Dopo la disfatta umbra, annunciata, ma non per questo meno bruciante, in Emilia Romagna temono che anche dalle loro parti la bandiera verde possa sostituire quella rossa. Questa prospettiva li rende diffidenti. Anche nei confronti di chi si è sempre schierato a sinistra. Almeno a parole.

Come nel caso  dei cosiddetti radical chic che, ad ogni occasione, criticano il PD.  Raramente la destra. Trovano che sia un esercizio banale che lasciano fare volentieri ad altri.

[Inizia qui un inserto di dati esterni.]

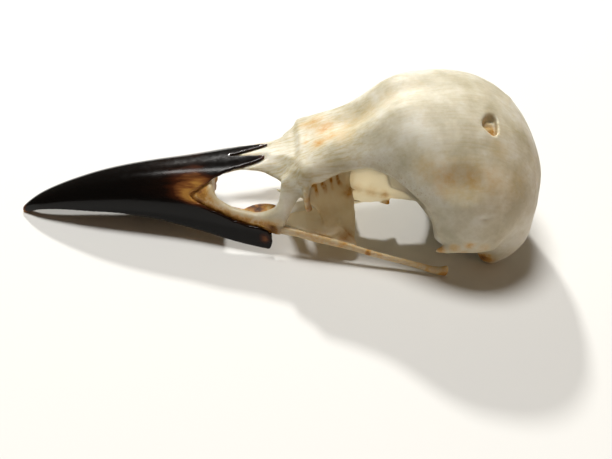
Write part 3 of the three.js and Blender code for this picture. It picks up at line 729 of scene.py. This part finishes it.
def dry_bleached_bone():
    """Bone, cleaned and sun-bleached: a satin cream that light enters a little, with ochre to brown
    where old fat and the horn's dye soaked in, and painted shade in the forehead's groove and on
    the palate's shelf; paler, partly as painted light, where walls are thin or sit in shade; faint
    fibres along the forehead, and fine pores."""
    bone = new_material("dry_bleached_bone")
    place = add(bone, "TexCoord").outputs["Object"]
    in_mm = add(bone, "VectorMath", {0: place, "Scale": 1 / MM}, operation="SCALE").outputs[0]
    stain_and_painted_shade, wall, pores_here, fibres_here = [
        add(bone, "Attribute", attribute_name=name).outputs["Fac"]
        for name in ("stain_and_painted_shade", "thin_wall_and_painted_light", "pores", "fibres")]
    # Cloudy patches about 7 mm across, where the bone bleached unevenly.
    clouds = add(bone, "TexNoise", {"Vector": in_mm, "Scale": 0.15, "Detail": 6,
                                    "Roughness": 0.62}).outputs["Fac"]
    cream = add(bone, "ValToRGB", {0: clouds}, [(0.37, CREAM["dull"]), (0.5, CREAM["plain"]),
                                                (0.62, CREAM["bleached"])]).outputs[0]
    # Fibres of the bone, really 0.1 mm apart and drawn 0.4 mm apart to show.
    stretched = add(bone, "Mapping", {"Vector": in_mm, "Scale": (0.14, 2.4, 1.2)}).outputs[0]
    fibres = add(bone, "TexNoise", {"Vector": stretched, "Scale": 1, "Detail": 3,
                                    "Roughness": 0.6}).outputs["Fac"]
    streak = add(bone, "ValToRGB", {0: fibres}, [(0.36, "#eee4ca"), (0.54, "#ffffff")]).outputs[0]
    streaked = add(bone, "Mix", {0: fibres_here, 6: cream, 7: streak}, data_type="RGBA",
                   blend_type="MULTIPLY").outputs[2]
    # Stains, and the painted shade in the forehead's groove and on the palate's shelf, broken up in
    # flecks about 1.2 mm across.
    flecks = add(bone, "TexNoise", {"Vector": in_mm, "Scale": 0.8, "Detail": 6,
                                    "Roughness": 0.62}).outputs["Fac"]
    broken = add(bone, "MapRange", {"Value": flecks, 1: 0.34, 2: 0.64, 3: -0.4, 4: 0.3}).outputs[0]
    unevenly = add(bone, "Math", {0: broken, 1: stain_and_painted_shade, 2: stain_and_painted_shade}, operation="MULTIPLY_ADD",
                   use_clamp=True).outputs[0]
    stain_and_shade_tint = add(bone, "ValToRGB", {0: unevenly}, [
        (0.0, STAIN_AND_SHADE_COLOURS["light"]), (0.4, STAIN_AND_SHADE_COLOURS["ochre"]), (0.66, STAIN_AND_SHADE_COLOURS["orange"]),
        (0.86, STAIN_AND_SHADE_COLOURS["brown"]), (1.0, STAIN_AND_SHADE_COLOURS["dark"])]).outputs[0]
    stain_and_shade_share = add(bone, "MapRange", {"Value": unevenly, 1: 0.04, 2: 0.45, 3: 0, 4: 1}).outputs[0]
    # Walls under 1 mm thick let light through, drawn with a translucent shader. Their paler, warmer
    # colour is partly painted light: the glow of light coming through the wall between the eyes,
    # and a painted brightening of the walls in front of the eyes and of the palate, which sit in
    # shade.
    pale_thin_and_painted_light = add(bone, "Mix", {0: wall, 6: streaked, 7: colour(CREAM["thin"])},
               data_type="RGBA").outputs[2]
    stained_and_shaded = add(bone, "Mix", {0: stain_and_shade_share, 6: pale_thin_and_painted_light, 7: stain_and_shade_tint}, data_type="RGBA").outputs[2]
    # Pores, really 0.1 mm across and drawn 0.3 mm across to show.
    cells = add(bone, "TexVoronoi", {"Vector": in_mm, "Scale": 2.3}).outputs["Distance"]
    pits = add(bone, "MapRange", {"Value": cells, 1: 0.1, 2: 0.32, 3: 0.7, 4: 0}).outputs[0]
    pitted = add(bone, "Math", {0: pits, 1: pores_here}, operation="MULTIPLY").outputs[0]
    shade = add(bone, "Mix", {0: pitted, 6: stained_and_shaded, 7: colour(STAIN_AND_SHADE_COLOURS["orange"])},
                data_type="RGBA").outputs[2]
    # The feel of the surface: a fine grain, really 0.1 mm and drawn 0.4 mm, the fibres, the pores.
    grain = add(bone, "TexNoise", {"Vector": in_mm, "Scale": 2.6, "Detail": 4,
                                   "Roughness": 0.6}).outputs["Fac"]
    grained = add(bone, "Bump", {"Strength": 0.25, "Distance": 0.05 * MM,
                                 "Height": grain}).outputs[0]
    fibre_depth = add(bone, "Math", {0: fibres, 1: fibres_here}, operation="MULTIPLY").outputs[0]
    fibred = add(bone, "Bump", {"Strength": 0.3, "Distance": 0.06 * MM, "Height": fibre_depth,
                                "Normal": grained}).outputs[0]
    solid = add(bone, "Math", {0: 1.0, 1: pitted}, operation="SUBTRACT").outputs[0]
    pored = add(bone, "Bump", {"Strength": 0.7, "Distance": 0.15 * MM, "Height": solid,
                               "Normal": fibred}).outputs[0]
    satin = add(bone, "MapRange", {"Value": grain, 1: 0.3, 2: 0.7, 3: 0.44, 4: 0.6}).outputs[0]
    surface = add(bone, "BsdfPrincipled", {
        "Base Color": shade, "Roughness": satin, "IOR": 1.55, "Subsurface Weight": 0.5,
        "Subsurface Radius": (1.0, 0.78, 0.5), "Subsurface Scale": 0.9 * MM, "Normal": pored})
    lit_through = add(bone, "BsdfTranslucent", {"Color": shade})
    thinned = add(bone, "MixShader", {0: wall, 1: surface.outputs[0], 2: lit_through.outputs[0]})
    return finish_material(bone, thinned.outputs[0])


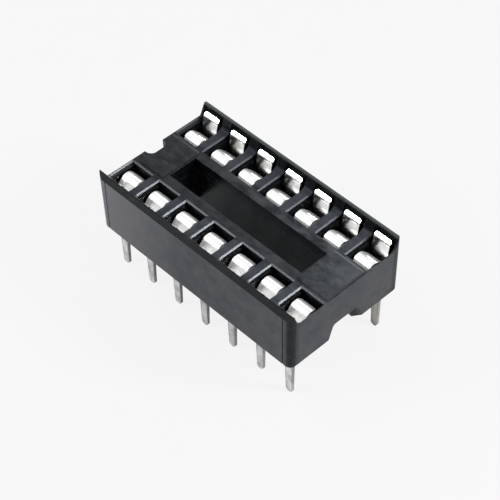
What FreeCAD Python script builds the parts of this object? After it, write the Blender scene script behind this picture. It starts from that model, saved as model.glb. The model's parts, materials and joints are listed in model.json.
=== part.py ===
import FreeCAD, Part
import math
import os
import re

import Sketcher

# Low-profile socket for a fourteen-lead dual-in-line chip.
# X runs along the body with the polarity notch at -X, Y across the two rows, +Z up.
# The origin is under the middle of the body, level with the tips of the solder tails.

Vector = FreeCAD.Vector

# how near two places are to count as one, and how small a sketch size counts as nothing
SAME_PLACE = 1e-4
NO_SIZE = 1e-9
FACING_BACK = 180
FACING_FORWARD = 0

DRIVING_SIZES = {
    # leads and rows
    "contact_pitch": 2.54,
    "row_spacing": 7.62,
    "contacts_per_row": 7,
    # housing outside; the end gap lets sockets stand end to end on one pitch
    "body_end_gap": 0.42,
    "wall_beyond_row": 0.92,
    "end_draft": 0.10,
    "seat_height": 3.62,
    "wall_height": 4.65,
    "corner_radius": 0.45,
    "seam_from_end": 0.70,
    "seam_width": 0.08,
    "seam_depth": 0.05,
    # long walls above the deck
    "deck_above_seat": 3.71,
    "rim_width": 0.11,
    "bevel_width": 0.13,
    "bevel_height": 0.48,
    "slope_width": 0.46,
    "slope_foot_rise": 0.12,
    "slope_foot_run": 0.12,
    "slope_bend_reach": 0.14,
    # ladder deck and the cell of each contact
    "cell_length": 1.81,
    "cell_ledge": 0.10,
    "cell_ledge_drop": 0.30,
    "cell_inward_reach": 1.91,
    "edge_chamfer": 0.10,
    "edge_chamfer_angle": 45,
    "chamfer_to_slope": 0.08,
    "wall_behind_contact": 0.29,
    "floor_recess": 0.30,
    "floor_thickness": 0.43,
    "recess_inward_reach": 1.11,
    "recess_outward_reach": 0.39,
    "recess_end_wall": 0.60,
    # middle window, end pads and notch
    "end_land": 2.78,
    "rail_width": 0.77,
    "pad_to_cell": 0.30,
    "pad_rise": 0.08,
    "pad_to_window": 0.14,
    "pad_to_notch": 0.05,
    "notch_width": 1.52,
    "notch_depth": 0.60,
    "notch_radius": 0.50,
    # archway under each end: a mouth that narrows through the end wall, then a hollow short of the window
    "archway_mouth": 3.20,
    "archway_roof": 2.37,
    "archway_height": 1.15,
    "archway_radius": 0.32,
    "archway_wall": 0.47,
    "archway_narrowing": 0.70,
    "archway_web": 0.60,
    # contact, formed from one strip; heights are above the floor of the cell
    "strip_thickness": 0.20,
    "leaf_to_cell": 0.245,
    "bend_radius": 0.22,
    "outer_root": 0.49,
    "outer_knee_rise": 0.75,
    "outer_knee_radius": 0.80,
    "outer_touch": 0.17,
    "outer_touch_rise": 2.40,
    "outer_touch_radius": 1.20,
    "outer_flare": 0.33,
    "outer_flare_rise": 3.22,
    "outer_flare_radius": 0.22,
    "outer_lip": 0.53,
    "outer_lip_rise": 3.42,
    "lip_corner_radius": 0.14,
    "inner_root": 0.68,
    "inner_touch": 0.06,
    "inner_touch_rise": 1.70,
    "inner_touch_radius": 0.30,
    "arch_top": 1.10,
    "arch_top_rise": 2.77,
    "arch_radius": 0.50,
    "arch_end": 1.62,
    "arch_end_rise": 2.28,
    "arch_corner_radius": 0.36,
    "ear_run": 0.56,
    "ear_clearance": 0.02,
    # solder tail
    "tail_width": 0.68,
    "tail_end_width": 0.50,
    "tail_taper_above_tip": 2.90,
    "tail_tip_radius": 0.24,
    "tail_slot_clearance": 0.05,
}

DERIVED_SIZES = {
    "body_length": "=contacts_per_row * contact_pitch - body_end_gap",
    "body_width": "=row_spacing + 2 * wall_beyond_row",
    "half_length": "=body_length / 2",
    "half_width": "=body_width / 2",
    "half_row": "=row_spacing / 2",
    "rim_height": "=seat_height + wall_height",
    "bevel_foot": "=rim_height - bevel_height",
    "deck_height": "=seat_height + deck_above_seat",
    "floor_top": "=seat_height + floor_recess + floor_thickness",
    "cell_outer_edge": "=half_width - wall_behind_contact",
    "row_length": "=(contacts_per_row - 1) * contact_pitch",
    "leaf_width": "=cell_length - 2 * leaf_to_cell",
    "strip_middle": "=strip_thickness / 2",
    "slope_top": "=half_width - bevel_width - rim_width",
    "slope_foot": "=slope_top - slope_width",
    "slope_rise": "=rim_height - deck_height - slope_foot_rise",
    "slope_angle": "=atan2(slope_rise; slope_width - slope_foot_run)",
    "foot_angle": "=atan2(slope_foot_rise; slope_foot_run)",
    "slope_radius": "=slope_bend_reach / tan((slope_angle - foot_angle) / 2)",
    "cell_inner_edge": "=half_row - cell_inward_reach",
    "chamfer_end": "=slope_foot - chamfer_to_slope",
    "recess_inner_edge": "=half_row - recess_inward_reach",
    "recess_outer_edge": "=half_row + recess_outward_reach",
    "window_length": "=body_length - 2 * end_land",
    "window_width": "=2 * (cell_inner_edge - rail_width)",
    "pad_width": "=2 * (cell_inner_edge - pad_to_cell)",
}

SIZE_NAMES = set(DRIVING_SIZES) | set(DERIVED_SIZES)


def add_sheet(document):
    """Write every size into a spreadsheet; derived cells are formulas on the driving ones."""
    sheet = document.addObject("Spreadsheet::Sheet", "Sizes")
    row = 1
    for alias, content in list(DRIVING_SIZES.items()) + list(DERIVED_SIZES.items()):
        sheet.set("A%d" % row, alias)
        sheet.set("B%d" % row, str(content))
        sheet.setAlias("B%d" % row, alias)
        row += 1
    document.recompute()


def formula(text):
    """Point every size name in a formula at its cell."""
    return re.sub(r"[a-z_]+", lambda word: "Sizes." + word[0] if word[0] in SIZE_NAMES else word[0], text)


def value(item, text):
    return float(item.evalExpression(formula(text)))


def bind(item, property_path, text):
    item.setExpression(property_path, formula(text))


def origin_feature(body, role):
    return [feature for feature in body.Origin.OriginFeatures if feature.Role == role][0]


def add_sketch(body, name, plane, height="0"):
    """A sketch on one of the body's own planes, moved along its normal by a bound height."""
    sketch = body.newObject("Sketcher::SketchObject", name)
    sketch.AttachmentSupport = [(origin_feature(body, plane), "")]
    sketch.MapMode = "FlatFace"
    bind(sketch, ".AttachmentOffset.Base.z", height)
    return sketch


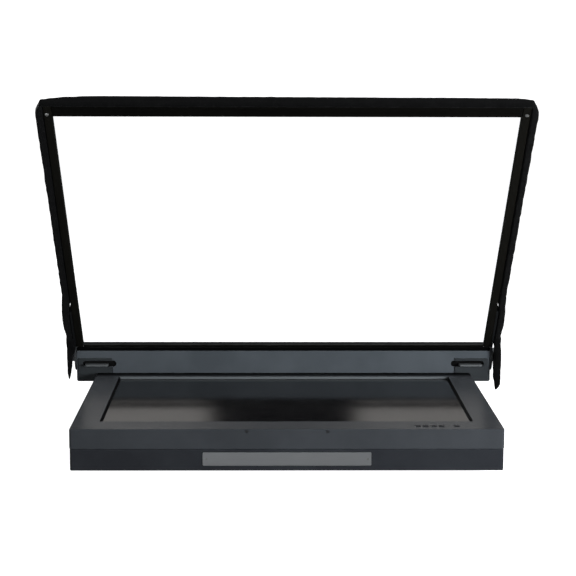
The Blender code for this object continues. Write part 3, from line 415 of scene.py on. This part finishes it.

Diffidati sono anche quelli che non parlano mai di politica, ma si lamentano delle tasse, delle bollette, dei prezzi alti e di tutto quello che si paga.

Poi ci sono i sorvegliati speciali. Quelli che, da anni ripetono quello che fu il tormentone del Bagaglino: “I politici sono tutti uguali. Tutti ladri. È tutto un magna magna.” Dal qualunquismo teatrale al leghismo il passo potrebbe essere breve.

Insomma, da quelle parti hanno paura di non avere molte possibilità di evitare un’invasione di camicie verdi. Sanno che molto dipenderà dal governo Mazinga che però con la faccia di Conte, il braccio sinistro di Zingaretti, quello destro di Di Maio e le gambe di Franceschini, non sembra molto forte.

Non è certo dotato di missili perforanti o del micidiale raggio termico in grado di incenerire i nemici in una frazione di secondo.

Ha solo tante buone intenzioni più che, per ora, hanno prodotto solo una valanga di cifre e indiscrezioni più o meno fondate. Quindi, se le cose non cambieranno in fretta, gli abitanti di questa parte della pianura padana pensano che non rimarrà loro altro da fare che sperare in un miracolo.

Per ottenerlo qualcuno ha suggerito di non affidarsi ad un semplice santo, ma di rivolgersi più in alto.

Magari riprendendo la famosa affermazione che Don Camillo usava per fare appello alla coscienza degli elettori.

Ovvero: ”Nella cabina elettorale Dio ti vede. Salvini, no!”